Never before had England been nine points down at home and still won.

But England, down to 13 men early on after forwards Ollie Chessum and Ethan Roots were sin-binned, hit back after the break.

A George Ford penalty cut the deficit before a try from centre Fraser Dingwall left England, third at last year’s Rugby World Cup in France, just a point adrift at 13-14.

Ford then landed another penalty to make it 16-14 as England led for the first time in the match after Wales were reduced to 14 men following a yellow card for replacement Mason Grady.

England, thanks to committed defence, then closed out the game to make it two wins out of two in the tournament following a 27-24 victory away to Italy, with Wales not scoring at all in the second half.

“This is a team that stays in the fight and a team that finds a way,” said England coach Borthwick. 

“The work we’re doing each day is paying dividends.”

Discipline proved a problem, with England conceding six first-half penalties but in hooker Jamie George’s first home Test as captain, the home side turned things around.

“What I sensed at half-time was (the team were) calm, composed, with great leadership from Jamie and a determination to find a way to win,” former England skipper Borthwick said.

England were booed off the field the last time they played at Twickenham following a World Cup warm-up defeat by Fiji in August.

‘England way’

But a crowd of more than 81,000 gave them a very different reception following Saturday’s success, with George saying: “The fans seemed like they had a really good day out.”

England, however, will likely face a sterner challenge away to Scotland on February 24 when the Championship resumes after a rest week as they look to end a three-match losing streak against their oldest rivals.

“We know we are going to need to get better going up to Murrayfield,” said George. 

“The foundations that we have laid has allowed us to have some belief and we believe in what we are doing, we believe in the England way.”

For a new-look Wales this reverse meant they had lost their first two games of the tournament following an agonising 27-26 defeat by Scotland in Cardiff—a match they nearly won despite being 27-0 behind early in the second half. 

“I’m proud of the effort and the performance,” said Wales coach Warren Gatland. 

“I’m disappointed we didn’t come away with a win.
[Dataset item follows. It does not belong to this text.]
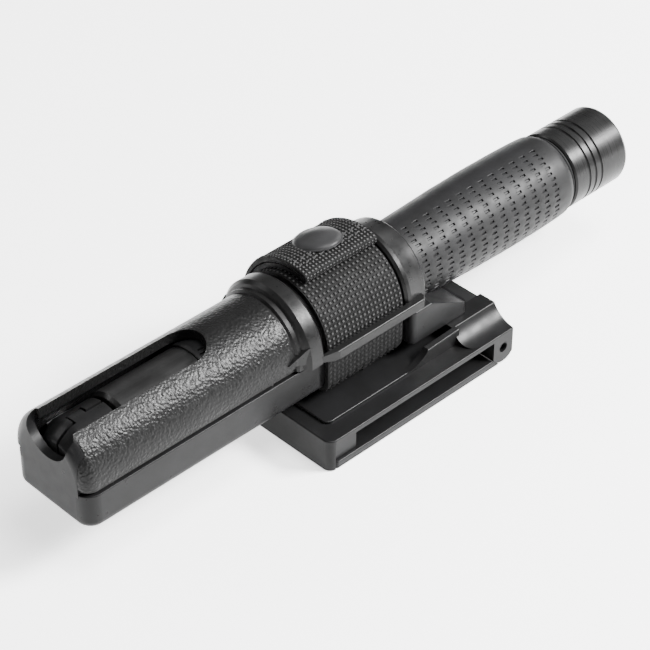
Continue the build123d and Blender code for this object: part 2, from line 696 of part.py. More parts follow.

It’s part of the journey we’re on.”

Wales’ next match is a daunting trip to Dublin, where they could face an Ireland side on course for successive Grand Slams should the Six Nations champions win at home to Italy on Sunday.

“My message for the Welsh public is to have a bit of patience,” former Ireland coach Gatland said. 

“We came here with no fear and confidence we could win the game. We fell a little short. 

“Ireland will be a level up.

“I think the boys are desperate to get a win.

“A lot of guys are coming from (Welsh) regional teams that aren’t having much success, so they’re not used to having that ‘w’ (win) next to their name.”